:: YOUR TASK ::
Search the material below for the word "picture". Copy every line that has it.

:: TASK DATA ::

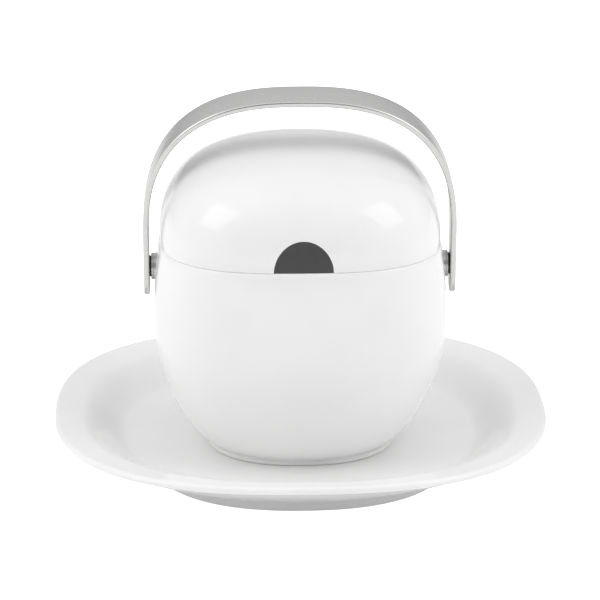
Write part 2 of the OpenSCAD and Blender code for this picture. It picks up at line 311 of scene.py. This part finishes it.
def makeBrushedSteel(name, colour, roughness, coords, grainScale, depth, spread):
    # satin steel: fine lines run along the first coordinate
    material, tree, shader = newMaterial(name)
    mapping = tree.nodes.new("ShaderNodeMapping")
    mapping.inputs["Scale"].default_value = grainScale
    tree.links.new(coords(tree), mapping.inputs["Vector"])
    lines = addNoise(tree, mapping.outputs["Vector"], 1, 4)
    cloud, grain, _ = useWear(tree, objectCoords(tree), 110, 2600)
    lineTone = addMath(tree, "MULTIPLY", lines, 0.7)
    tone = addMath(tree, "ADD", lineTone, addMath(tree, "MULTIPLY", cloud, 0.3))
    shade = addMix(tree, addRange(tree, tone, 0.35, 0.65, 0, 1), *twoTones(colour, spread))
    tree.links.new(shade, shader.inputs["Base Color"])
    shader.inputs["Metallic"].default_value = 1
    worn = addMath(tree, "ADD", lines, addMath(tree, "MULTIPLY", grain, 0.3))
    rough = addRange(tree, worn, 0.4, 0.9, roughness - 0.04, roughness + 0.06)
    tree.links.new(rough, shader.inputs["Roughness"])
    addBump(tree, shader, lines, depth, 0.00005)
    return material


def uvCoords(tree):
    coords = tree.nodes.new("ShaderNodeTexCoord")
    return coords.outputs["UV"]


def turnedCoords(tree):
    # (distance from the pivot line, place along it), for lathe marks
    split = tree.nodes.new("ShaderNodeSeparateXYZ")
    mapping = tree.nodes.new("ShaderNodeMapping")
    mapping.inputs["Location"].default_value = (0, 0, -pivotZ)
    coords = tree.nodes.new("ShaderNodeTexCoord")
    tree.links.new(coords.outputs["Object"], mapping.inputs["Vector"])
    tree.links.new(mapping.outputs["Vector"], split.inputs["Vector"])
    square = addMath(tree, "ADD", addMath(tree, "MULTIPLY", split.outputs["Y"], split.outputs["Y"]),
                     addMath(tree, "MULTIPLY", split.outputs["Z"], split.outputs["Z"]))
    join = tree.nodes.new("ShaderNodeCombineXYZ")
    tree.links.new(addMath(tree, "SQRT", square, 0), join.inputs["X"])
    tree.links.new(split.outputs["X"], join.inputs["Y"])
    return join.outputs["Vector"]


def makeSoft(name, colour, roughness, spread, depth):
    # rubber and plastic: a little cloudy, with a fine moulded grain
    material, tree, shader = newMaterial(name)
    cloud, grain, _ = useWear(tree, objectCoords(tree), 300, 5000)
    shade = addMix(tree, addRange(tree, cloud, 0.3, 0.7, 0, 1), *twoTones(colour, spread))
    tree.links.new(shade, shader.inputs["Base Color"])
    rough = addRange(tree, grain, 0.3, 0.7, roughness - 0.06, roughness + 0.06)
    tree.links.new(rough, shader.inputs["Roughness"])
    addBump(tree, shader, grain, depth, 0.00005)
    return material


surfaceWear = makeWearGroup()
porcelain = makePorcelain()
# colour, roughness, coordinates, size of the lines, depth of the lines, spread of tone
strapSteel = makeBrushedSteel("satinStrapSteel", (0.69, 0.69, 0.685), 0.27, uvCoords,
                              (40, 5000, 1), 0.05, 0.035)
bossSteel = makeBrushedSteel("turnedBossSteel", (0.64, 0.64, 0.64), 0.34, turnedCoords,
                             (9000, 9000, 1), 0.2, 0.06)
nutSteel = makeBrushedSteel("polishedNutSteel", (0.62, 0.62, 0.62), 0.14, turnedCoords,
                            (5000, 5000, 1), 0.06, 0.06)
# colour, roughness, spread of tone, depth of the grain
washerRubber = makeSoft("washerRubber", (0.035, 0.035, 0.035), 0.6, 0.25, 0.3)
sealRubber = makeSoft("sealRubber", (0.06, 0.06, 0.06), 0.55, 0.2, 0.3)
sleevePlastic = makeSoft("sleevePlastic", (0.75, 0.75, 0.72), 0.5, 0.04, 0.15)


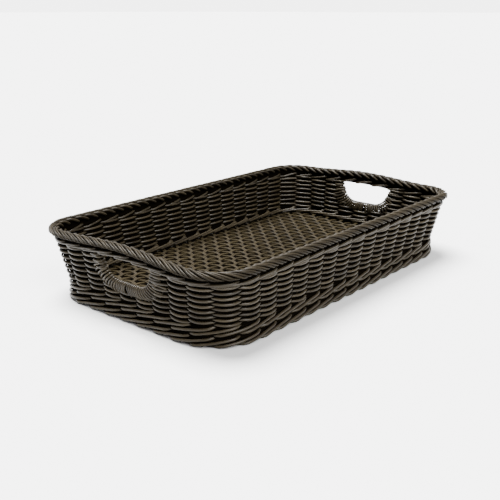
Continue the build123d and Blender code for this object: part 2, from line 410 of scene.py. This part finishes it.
wall_resin = resin("wall_resin", (0.0016, 0.0011, 0.0005), (0.0215, 0.0165, 0.0088), 0.36, 0.14)
border_resin = resin("border_resin", (0.0016, 0.0011, 0.0005), (0.0125, 0.0097, 0.0054), 0.4, 0.05)
floor_resin = resin("floor_resin", (0.0022, 0.0015, 0.0004), (0.0128, 0.0096, 0.0042), 0.5, 0.03)
# Nearly black: painted shade for the dark ribs under the floor.
shade_rib_resin = resin("shade_rib_resin", (0.0010, 0.0007, 0.0002), (0.0026, 0.0018, 0.0005), 0.7, 0.02)
# Dark resin of the stakes, used also for the wall's dark core rods, which are painted shade.
stake_and_shade_resin = resin("stake_and_shade_resin", (0.0006, 0.0005, 0.0003), (0.0016, 0.0012, 0.0007), 0.8, 0.0)
# Dark paint of the wire frame, used also for the rim's dark band and the rings under the hole fans, which
# are painted shade.
wire_and_shade_paint = resin("wire_and_shade_paint", (0.0006, 0.0005, 0.0003), (0.0016, 0.0012, 0.0007), 0.8, 0.0)


# ---------------------------------------------------------------- the wall's plain weave
COURSES = 15
STRAND = 1.64
BULGE = 4.4
DROOP = 0.5
PER_STAKE = 12
CROSSING = 0.7
course_pitch = (wale_height - waist_height) / COURSES

# A loop around a hole's edge. After it, the strand runs back on the wall's other face and sinks in.
LOOP = 3.9
LOOP_DROP = 1.2
APPROACH = 9.0
BACK_LENGTHS = np.array([3.0, 6.0, 9.0, 11.0])
BACK_DEPTHS = np.array([3.9, 3.6, 3.0, 1.8])
BACK_DROP = 1.3


def plain(s):
    """Outside an even stake and inside an odd one."""
    return np.tanh(CROSSING * np.cos(math.pi * s)) / math.tanh(CROSSING)


def turn_back(s_end, z_end, way, face, pitch):
    """The rest of a course past its end: around the hole's edge to the other face, and back a little."""
    turn = np.linspace(0, math.pi, 9)[1:]
    s = s_end + way * np.concatenate([np.sin(turn) * LOOP, -BACK_LENGTHS]) / pitch
    d = face * np.concatenate([LOOP * np.cos(turn), -BACK_DEPTHS])
    z = z_end - np.concatenate([turn / math.pi * LOOP_DROP, 0 * BACK_LENGTHS + BACK_DROP])
    return np.stack([s, d, z])


def looped(s, d, z, course, pitch):
    """A course with a loop at both ends."""
    first_face = np.sign(plain(np.round(s[0] + 0.25) + course))
    last_face = np.sign(plain(np.round(s[-1] - 0.25) + course))
    near_first = np.clip(1 - (s - s[0]) * pitch / APPROACH, 0, 1) ** 0.7
    near_last = np.clip(1 - (s[-1] - s) * pitch / APPROACH, 0, 1) ** 0.7
    d = d + (first_face * LOOP - d) * near_first
    d = d + (last_face * LOOP - d) * near_last
    first = turn_back(s[0], z[0], -1, first_face, pitch)[:, ::-1]
    last = turn_back(s[-1], z[-1], 1, last_face, pitch)
    return np.concatenate([first, np.stack([s, d, z]), last], axis=1)


def ring_course(weave, course, z0):
    """A course that runs all the way around."""
    s = np.arange(STAKES * PER_STAKE) / PER_STAKE
    d = BULGE * plain(s + course) + wobble(s, 0.14)
    points, _ = wall(s, z0 + wobble(s, 0.22) - DROOP * d / BULGE, d)
    weave.add(points, (0, 0, 1), STRAND * (1 + wobble(s, 0.03)), closed=True)


def cut_course(weave, course, z0):
    """A course that stops at the hand holes."""
    pitch = pitch_at(z0)
    inset = LOOP / pitch if z0 > loops_above else 0
    for leave, arrive in between_holes(z0, course_end(z0, STRAND)):
        s = np.linspace(leave + inset, arrive - inset, int((arrive - leave) * PER_STAKE))
        d = BULGE * plain(s + course)
        z = z0 + wobble(s, 0.22) - DROOP * d / BULGE
        if z0 > loops_above:
            s, d, z = looped(s, d, z, course, pitch)
        points, _ = wall(s, z, d)
        weave.add(points, (0, 0, 1), STRAND)


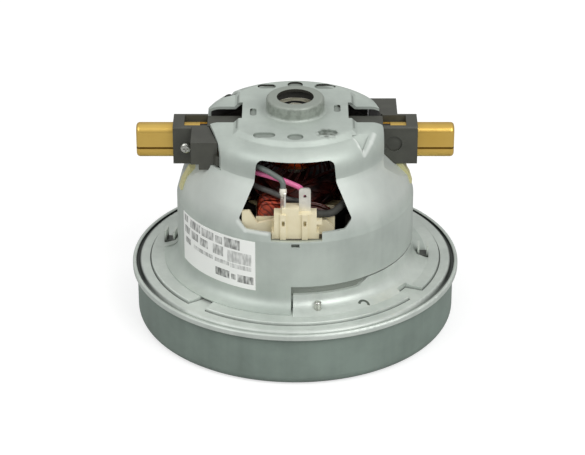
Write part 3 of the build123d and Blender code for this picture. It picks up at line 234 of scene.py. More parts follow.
def moulding_finish(name, dark, light, roughness, grain_scale, relief):
    """Moulded plastic: nearly even colour, a finely eroded mould surface, faint flow marks."""
    finish, tree, shader = new_finish(name)
    place = object_place(tree)
    flow = noise(tree, place, 130.0, 3.0, Distortion=0.6)
    skin = noise(tree, place, grain_scale, 2.0)
    connect(
        tree,
        shader,
        Base_Color=tint(tree, flow, dark, light),
        Roughness=ramp(tree, flow, 0.0, 1.0, roughness - 0.08, roughness + 0.08),
        Normal=uneven(tree, skin, relief),
    )
    return finish


dark_moulding = moulding_finish(
    "dark_moulding", tone(34, 34, 34), tone(58, 58, 56), roughness=0.6, grain_scale=2400.0, relief=0.3
)
wear(dark_moulding, "diffuser")

# Lower bracket: the bright plated plate in the drum's mouth. Its raised centre has pressed
# notches, its hem carries the stator, and two aprons stand under the motor frame's open wall.
# Its groove is painted dark as painted shade, less at the front, and a small arc is struck beside the front
# screw.
bright_sheet = sheet_finish(
    "bright_zinc_sheet", tone(186, 194, 187), tone(212, 219, 212),
    patch_scale=38.0, streak_share=0.25, roughness=(0.34, 0.48), metal=0.35, relief=0.07,
)
groove_radii = (0.0505, 0.0689)
groove_heights = (0.02490, 0.02535)
groove_shade_share = 0.70
outer_ring_radius = 0.0655
outer_ring_turn = (-0.75, -0.30)
outer_ring_shade_share = (0.10, 0.95)
arc_centre = (0.0286, -0.0478, 0.0)
arc_inner_edge = (0.0012, 0.0015)
arc_outer_edge = (0.0023, 0.0026)
arc_front = -0.0480


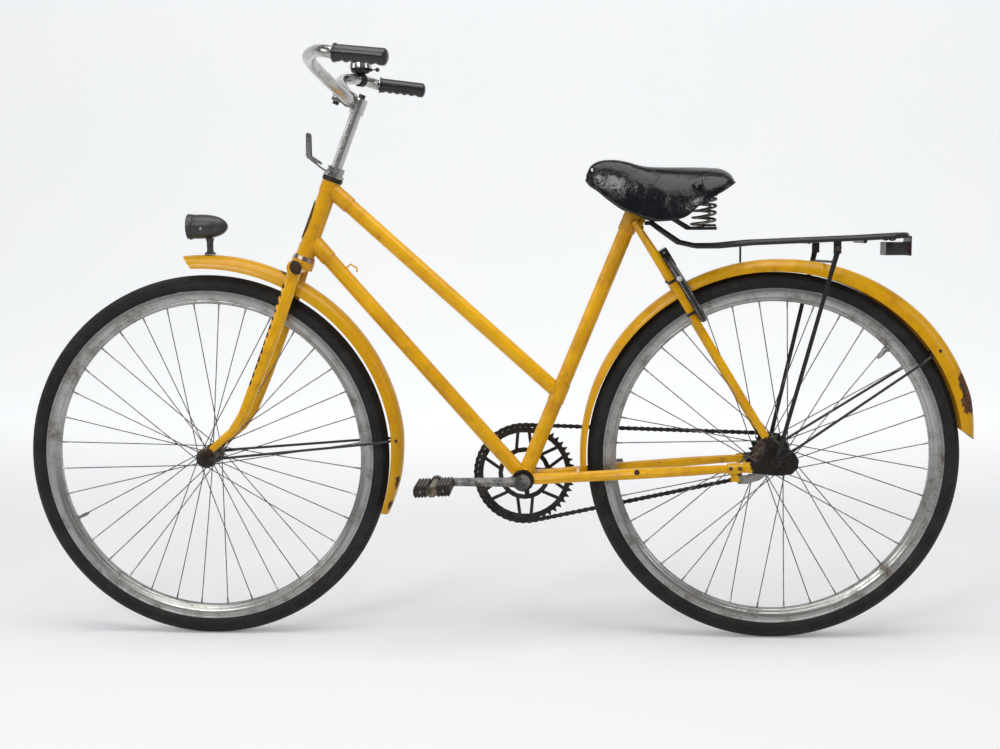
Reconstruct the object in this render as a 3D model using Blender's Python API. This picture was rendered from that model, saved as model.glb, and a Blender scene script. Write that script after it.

:: ANSWER TO THIS EXERCISE ::
Write part 2 of the OpenSCAD and Blender code for this picture. It picks up at line 311 of scene.py. This part finishes it.
Write part 3 of the build123d and Blender code for this picture. It picks up at line 234 of scene.py. More parts follow.
Reconstruct the object in this render as a 3D model using Blender's Python API. This picture was rendered from that model, saved as model.glb, and a Blender scene script. Write that script after it.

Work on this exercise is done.